Practices for Real Life
The One-Breath Pause
Before you open an email, pick up the phone, or walk through a doorway, take one conscious breath. Feel the air enter and leave your body. That is a complete mindfulness practice, and it takes three seconds.
Mindful Transitions
Instead of rushing from one activity to the next, use transitions as mindfulness cues. Walking to a meeting, standing up from your desk, getting into the car — each of these moments is an opportunity to notice your feet on the ground and take a breath.
The Body Scan in a Minute
Sitting at your desk, take sixty seconds to scan through your body from head to toe. Where are you holding tension? Is your jaw clenched? Your shoulders raised?

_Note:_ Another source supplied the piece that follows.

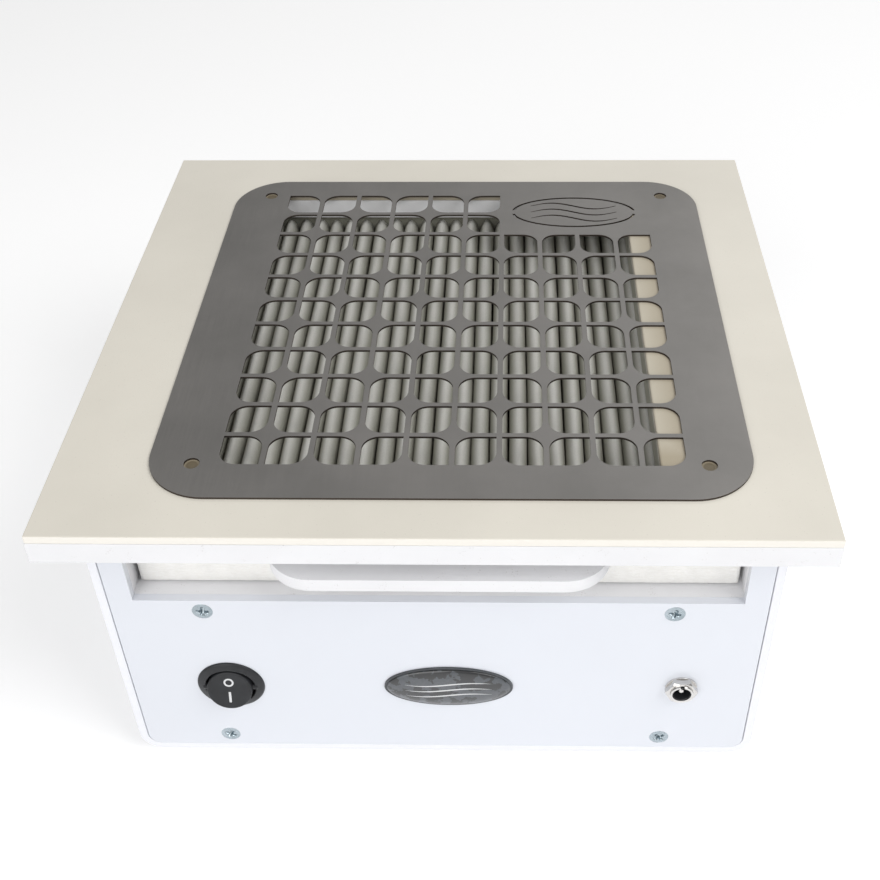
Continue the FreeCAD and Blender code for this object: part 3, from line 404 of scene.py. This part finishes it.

Simply noticing and softening where you can.
Mindful Listening
In your next conversation, try listening completely — without planning your response, without checking your phone, without drifting into your own thoughts. Notice when your attention wanders and gently bring it back.
The Most Important Part
Consistency matters more than duration. One minute of mindfulness every day will change your brain more than one hour every two weeks. Start where you are, with what you have, and trust that small moments add up.
Your mind will wander. That is what minds do. The practice is in the returning, not in the perfect stillness. Each time you notice you have drifted and gently come back, you are strengthening the muscle of awareness. That is the whole practice.